Inquire into the property acquired by MB Gosavi, the CBI court judge who acquitted Amit Shah in the Sohrabuddin Sheikh encounter case, demanded Uday Gaware, former president of the Latur Bar Association. He was speaking at a public meeting organised by All India People’s Forum in the national capital to demand an independent inquiry into the sudden death of judge Gosavi’s predecessor BH Loya in December, 2014.

Endorsing the demand, retired Bombay High Court judge BG Kolse Patil said that he had met judge Loya’s predecessor, Judge Utpat, in Pune. But the judge was so scared that he did not want to talk about the circumstances of his transfer from Mumbai despite the Supreme Court’s express instruction that he should hear the fake encounter case from the beginning to end.

Journalist Niranjan Takle of Caravan magazine, appearing in public for the first time after his sensational investigation into judge Loya’s death, confided that he had a three-and-a-half-hour-long audio recorded conversation with the late judge’s family members in November, 2016. He had followed it up with a video recorded conversation in November, 2017. On both occasions the family members had voiced apprehension of foul play in the judge’s death.

Caravan editor Hartosh Singh Bal pointed out that the authorities of Ravi Bhavan, the VIP guesthouse where judge Loya had apparently stayed, have now claimed in a reply to an RTI application that there was no record that the judge had stayed there. There was overwriting in the post-mortem report and the viscera report contradicted the post-mortem report, he claimed.

Takle said that the dramatic press conference addressed by the 20-year-old son of judge Loya in Mumbai raised more questions than answers. His conversations with people associated with the judge and his family members had spanned over a year. But within 12 days of his report appearing in Caravan, Anuj Loya was quoted as saying that he had no suspicion about his father’s death. “What happened in those 12 days,” asked Takle and said that people have the right to know who allayed the family’s suspicions and how.

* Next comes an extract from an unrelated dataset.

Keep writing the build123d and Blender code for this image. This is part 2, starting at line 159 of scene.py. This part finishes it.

Making a strong case for an independent inquiry into the death, Justice (rtd) Kolse Patil declared that before his death judge Loya had confided in him the pressure he was being subjected to. He was being summoned at midnight and asked to discharge the BJP president by the end of December, 2014. Gaware confirmed that on his visit to Latur during Diwali in 2014, weeks before his death, Judge Loya had confided to his friends in Latur that he had been offered Rs 100 crore in return of a favourable order.

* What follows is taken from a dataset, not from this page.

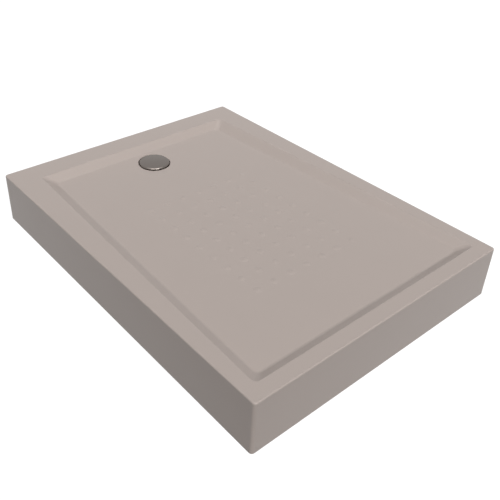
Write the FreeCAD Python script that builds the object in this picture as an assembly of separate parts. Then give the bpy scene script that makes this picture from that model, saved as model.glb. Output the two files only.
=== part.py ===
"""Low acrylic shower tray with an integral skirt, a dished floor and a 90 mm waste.

Millimetres. The origin is at floor level under the middle of the tray, +Z is up,
+X runs along the long side, and the waste is near the -X end.
"""
import FreeCAD, Part
import math
import os
from FreeCAD import Vector

# ---------------------------------------------------------------- driving dimensions
# Overall size, at the foot of the skirt
LENGTH = 1200.0
WIDTH = 900.0
HEIGHT = 160.0

# Moulded shell
SHELL_THICKNESS = 5.0
SKIRT_DRAFT = 2.5              # each side leans in by this much over the height
SKIRT_CORNER_RADIUS = 9.0      # upright corners, seen from above
LEAST_CORNER_RADIUS = 1.0      # inside corners, where the thickness leaves none
RIM_OUTER_ROUND = 4.0
RIM_INNER_ROUND = 6.0

# Flat rim, which narrows towards the far end along both long sides
RIM_AT_DRAIN_END = 85.0
RIM_AT_FAR_END = 44.0
SIDE_RIM_NEAR_DRAIN = 84.0
SIDE_RIM_NEAR_FAR_END = 40.0

# Basin: depths are below the rim, slopes are measured from level
DEPTH_AT_DRAIN_END = 21.0
DEPTH_AT_FAR_END = 17.0
FLOOR_DISH = 5.5               # extra fall along the middle, towards the waste
DISH_RISE_SHARE = 0.11         # share of the floor's length over which the dish deepens
DRAIN_END_SLOPE = 36.0
FAR_END_SLOPE = 31.0
SIDE_SLOPE = 30.0
BASIN_CORNER_RADIUS = 14.0
BASIN_FILLET = 15.0            # where the walls run into the floor
FLOOR_OVERRUN = 0.09           # share of its length that the floor's surface runs on past each end
FLOOR_STATIONS = 27            # even spacing keeps the interpolated surface true
FLOOR_LINES = 6

# Anti-slip bumps
BUMP_COLUMNS = 9
BUMP_ROWS = 7
BUMP_PITCH = 60.0
BUMP_CENTRE_X = 68.0
BUMP_RADIUS = 11.5
BUMP_HEIGHT = 1.3
BUMP_ROOT = 1.5                # how far a bump's cap is carried on into the floor

# Waste recess in the floor
DRAIN_X = -416.0
RECESS_RADIUS = 54.0
RECESS_DEPTH = 11.0            # below the floor beside it
RECESS_FLOOR_ROUND = 3.0
WASTE_HOLE_RADIUS = 45.5

# Backing and base board
BACKING_THICKNESS = 2.5        # least thickness of the glass-fibre layer
BACKING_LAP = 55.0             # how far the layer runs down inside the skirt
BACKING_CLEAR_OF_RECESS = 8.0
BOARD_THICKNESS = 15.0
BOARD_INSET = 10.0             # board edge to the edge of the level bed under the floor
BOARD_CORNER_RADIUS = 20.0
BOARD_CLEAR_OF_RECESS = 24.0

# Steel frame of square and flat tube
TUBE_WIDTH = 30.0
RAIL_HEIGHT = 20.0
CROSSBAR_HEIGHT = 30.0
TUBE_WALL = 1.5
TUBE_CORNER = 2.5
RAIL_FROM_SIDE = 200.0         # rail's middle to the side of the tray
FRAME_END_GAP = 19.0           # tube end to the outside of the skirt's foot
CROSSBAR_AT_DRAIN_END = 55.0   # end crossbar's middle to the end of the tray
CROSSBAR_AT_FAR_END = 52.0
CROSSBAR_MIDDLE_X = 20.0
CAP_PLATE = 3.0
CAP_PLUG = 12.0
CAP_FIT = 0.15

# Screws up into the board, and bolts between the two layers of tube
BOARD_SCREW_FROM_BOARD_END = 20.0
BOARD_SCREW_FROM_CROSSBAR = 110.0
BOARD_SCREW_RADIUS = 2.5
BOARD_SCREW_HEAD_RADIUS = 5.0
BOARD_SCREW_HEAD = 3.0
BOARD_SCREW_BITE = 12.0
FRAME_BOLT_RADIUS = 4.0
FRAME_BOLT_FLATS = 13.0
FRAME_BOLT_HEAD = 5.3
FRAME_NUT = 6.5
FRAME_BOLT_PAST_NUT = 2.0
HEX_CHAMFER_SLOPE = 30.0
FASTENER_ROOM = 0.3            # radial room of a screw or bolt in a plain hole
THREAD_ROOM = 0.05             # radial room where a plain shank stands for a thread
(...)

While welcoming the gathering, Gautam Modi of AIPF declared that since Judge Gosavi had taken just three working days to hear the case, go through the chargesheet that extended to 10,000 pages and heard the CBI for all of 15 minutes before discharging the petition, there were bonafide reasons for an inquiry.

The burden of proof in the case of a crime, underscored Supreme Court lawyer Indira Jaising, was not on the family but on the state and the Supreme Court to allay all doubts. Having assisted the CBI in the Sohrabuddin Sheikh case as counsel, she was privy to the evidence collected against the accused and as long as she was the CBI counsel, even the Gujarat high court had refused bail to the accused.

The moot question in the Loya case, she said, is whether the government is interfering in the judiciary. The real players are neither the Chief Justice of India nor the four judges of the high court—they are hidden puppeteers who need to be exposed, she said.